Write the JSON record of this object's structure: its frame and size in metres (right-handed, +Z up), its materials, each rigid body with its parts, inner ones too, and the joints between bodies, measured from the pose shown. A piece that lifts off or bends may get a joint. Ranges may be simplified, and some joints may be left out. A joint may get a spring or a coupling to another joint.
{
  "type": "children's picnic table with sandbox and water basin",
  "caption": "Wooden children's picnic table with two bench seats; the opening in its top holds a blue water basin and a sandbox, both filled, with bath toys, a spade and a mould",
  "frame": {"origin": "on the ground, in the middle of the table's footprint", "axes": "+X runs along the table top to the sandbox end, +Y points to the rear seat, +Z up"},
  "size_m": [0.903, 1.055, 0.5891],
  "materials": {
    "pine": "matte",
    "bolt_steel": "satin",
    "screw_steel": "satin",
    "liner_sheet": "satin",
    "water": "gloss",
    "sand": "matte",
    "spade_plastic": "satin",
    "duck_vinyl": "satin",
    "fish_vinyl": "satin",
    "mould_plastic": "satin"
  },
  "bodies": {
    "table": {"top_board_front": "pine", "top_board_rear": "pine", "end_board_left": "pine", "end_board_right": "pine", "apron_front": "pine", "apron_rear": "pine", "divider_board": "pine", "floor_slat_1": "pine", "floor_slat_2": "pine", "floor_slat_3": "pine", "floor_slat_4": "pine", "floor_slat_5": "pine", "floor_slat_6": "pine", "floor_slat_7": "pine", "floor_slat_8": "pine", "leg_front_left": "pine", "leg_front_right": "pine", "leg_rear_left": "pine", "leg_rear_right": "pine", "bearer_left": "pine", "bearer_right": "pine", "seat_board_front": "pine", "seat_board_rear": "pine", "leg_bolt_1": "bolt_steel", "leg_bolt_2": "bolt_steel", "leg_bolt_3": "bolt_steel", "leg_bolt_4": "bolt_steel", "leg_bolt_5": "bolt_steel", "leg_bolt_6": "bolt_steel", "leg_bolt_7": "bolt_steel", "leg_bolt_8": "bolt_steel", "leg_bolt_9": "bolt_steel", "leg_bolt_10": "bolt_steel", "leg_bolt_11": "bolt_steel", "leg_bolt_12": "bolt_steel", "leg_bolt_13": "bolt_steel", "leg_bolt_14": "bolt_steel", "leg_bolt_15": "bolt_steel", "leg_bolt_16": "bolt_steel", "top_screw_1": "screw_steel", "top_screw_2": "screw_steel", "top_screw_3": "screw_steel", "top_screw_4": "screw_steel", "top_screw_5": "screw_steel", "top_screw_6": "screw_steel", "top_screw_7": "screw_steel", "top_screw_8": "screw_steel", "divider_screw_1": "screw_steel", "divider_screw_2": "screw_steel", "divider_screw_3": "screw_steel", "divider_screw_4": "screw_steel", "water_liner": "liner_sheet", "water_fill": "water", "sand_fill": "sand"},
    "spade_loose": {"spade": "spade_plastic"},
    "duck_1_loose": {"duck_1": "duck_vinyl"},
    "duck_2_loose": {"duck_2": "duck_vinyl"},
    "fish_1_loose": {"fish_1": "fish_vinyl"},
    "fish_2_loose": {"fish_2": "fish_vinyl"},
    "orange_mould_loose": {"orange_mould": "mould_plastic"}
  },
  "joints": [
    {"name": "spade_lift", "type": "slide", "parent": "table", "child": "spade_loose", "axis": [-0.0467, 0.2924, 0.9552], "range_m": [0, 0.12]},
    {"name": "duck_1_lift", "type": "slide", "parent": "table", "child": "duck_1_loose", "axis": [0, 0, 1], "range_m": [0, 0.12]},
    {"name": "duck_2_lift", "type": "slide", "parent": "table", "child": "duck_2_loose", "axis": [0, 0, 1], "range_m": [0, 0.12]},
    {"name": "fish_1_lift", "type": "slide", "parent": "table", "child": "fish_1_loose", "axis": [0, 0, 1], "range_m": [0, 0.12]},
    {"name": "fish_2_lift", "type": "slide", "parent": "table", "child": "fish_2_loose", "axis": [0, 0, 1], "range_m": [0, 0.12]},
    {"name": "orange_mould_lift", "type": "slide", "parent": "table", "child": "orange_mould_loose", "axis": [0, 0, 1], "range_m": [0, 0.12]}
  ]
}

Requirements. Transcribe the whole listing exactly.

Written answer.
Write the JSON record of this object's structure: its frame and size in metres (right-handed, +Z up), its materials, each rigid body with its parts, inner ones too, and the joints between bodies, measured from the pose shown. A piece that lifts off or bends may get a joint. Ranges may be simplified, and some joints may be left out. A joint may get a spring or a coupling to another joint.
{
  "type": "children's picnic table with sandbox and water basin",
  "caption": "Wooden children's picnic table with two bench seats; the opening in its top holds a blue water basin and a sandbox, both filled, with bath toys, a spade and a mould",
  "frame": {"origin": "on the ground, in the middle of the table's footprint", "axes": "+X runs along the table top to the sandbox end, +Y points to the rear seat, +Z up"},
  "size_m": [0.903, 1.055, 0.5891],
  "materials": {
    "pine": "matte",
    "bolt_steel": "satin",
    "screw_steel": "satin",
    "liner_sheet": "satin",
    "water": "gloss",
    "sand": "matte",
    "spade_plastic": "satin",
    "duck_vinyl": "satin",
    "fish_vinyl": "satin",
    "mould_plastic": "satin"
  },
  "bodies": {
    "table": {"top_board_front": "pine", "top_board_rear": "pine", "end_board_left": "pine", "end_board_right": "pine", "apron_front": "pine", "apron_rear": "pine", "divider_board": "pine", "floor_slat_1": "pine", "floor_slat_2": "pine", "floor_slat_3": "pine", "floor_slat_4": "pine", "floor_slat_5": "pine", "floor_slat_6": "pine", "floor_slat_7": "pine", "floor_slat_8": "pine", "leg_front_left": "pine", "leg_front_right": "pine", "leg_rear_left": "pine", "leg_rear_right": "pine", "bearer_left": "pine", "bearer_right": "pine", "seat_board_front": "pine", "seat_board_rear": "pine", "leg_bolt_1": "bolt_steel", "leg_bolt_2": "bolt_steel", "leg_bolt_3": "bolt_steel", "leg_bolt_4": "bolt_steel", "leg_bolt_5": "bolt_steel", "leg_bolt_6": "bolt_steel", "leg_bolt_7": "bolt_steel", "leg_bolt_8": "bolt_steel", "leg_bolt_9": "bolt_steel", "leg_bolt_10": "bolt_steel", "leg_bolt_11": "bolt_steel", "leg_bolt_12": "bolt_steel", "leg_bolt_13": "bolt_steel", "leg_bolt_14": "bolt_steel", "leg_bolt_15": "bolt_steel", "leg_bolt_16": "bolt_steel", "top_screw_1": "screw_steel", "top_screw_2": "screw_steel", "top_screw_3": "screw_steel", "top_screw_4": "screw_steel", "top_screw_5": "screw_steel", "top_screw_6": "screw_steel", "top_screw_7": "screw_steel", "top_screw_8": "screw_steel", "divider_screw_1": "screw_steel", "divider_screw_2": "screw_steel", "divider_screw_3": "screw_steel", "divider_screw_4": "screw_steel", "water_liner": "liner_sheet", "water_fill": "water", "sand_fill": "sand"},
    "spade_loose": {"spade": "spade_plastic"},
    "duck_1_loose": {"duck_1": "duck_vinyl"},
    "duck_2_loose": {"duck_2": "duck_vinyl"},
    "fish_1_loose": {"fish_1": "fish_vinyl"},
    "fish_2_loose": {"fish_2": "fish_vinyl"},
    "orange_mould_loose": {"orange_mould": "mould_plastic"}
  },
  "joints": [
    {"name": "spade_lift", "type": "slide", "parent": "table", "child": "spade_loose", "axis": [-0.0467, 0.2924, 0.9552], "range_m": [0, 0.12]},
    {"name": "duck_1_lift", "type": "slide", "parent": "table", "child": "duck_1_loose", "axis": [0, 0, 1], "range_m": [0, 0.12]},
    {"name": "duck_2_lift", "type": "slide", "parent": "table", "child": "duck_2_loose", "axis": [0, 0, 1], "range_m": [0, 0.12]},
    {"name": "fish_1_lift", "type": "slide", "parent": "table", "child": "fish_1_loose", "axis": [0, 0, 1], "range_m": [0, 0.12]},
    {"name": "fish_2_lift", "type": "slide", "parent": "table", "child": "fish_2_loose", "axis": [0, 0, 1], "range_m": [0, 0.12]},
    {"name": "orange_mould_lift", "type": "slide", "parent": "table", "child": "orange_mould_loose", "axis": [0, 0, 1], "range_m": [0, 0.12]}
  ]
}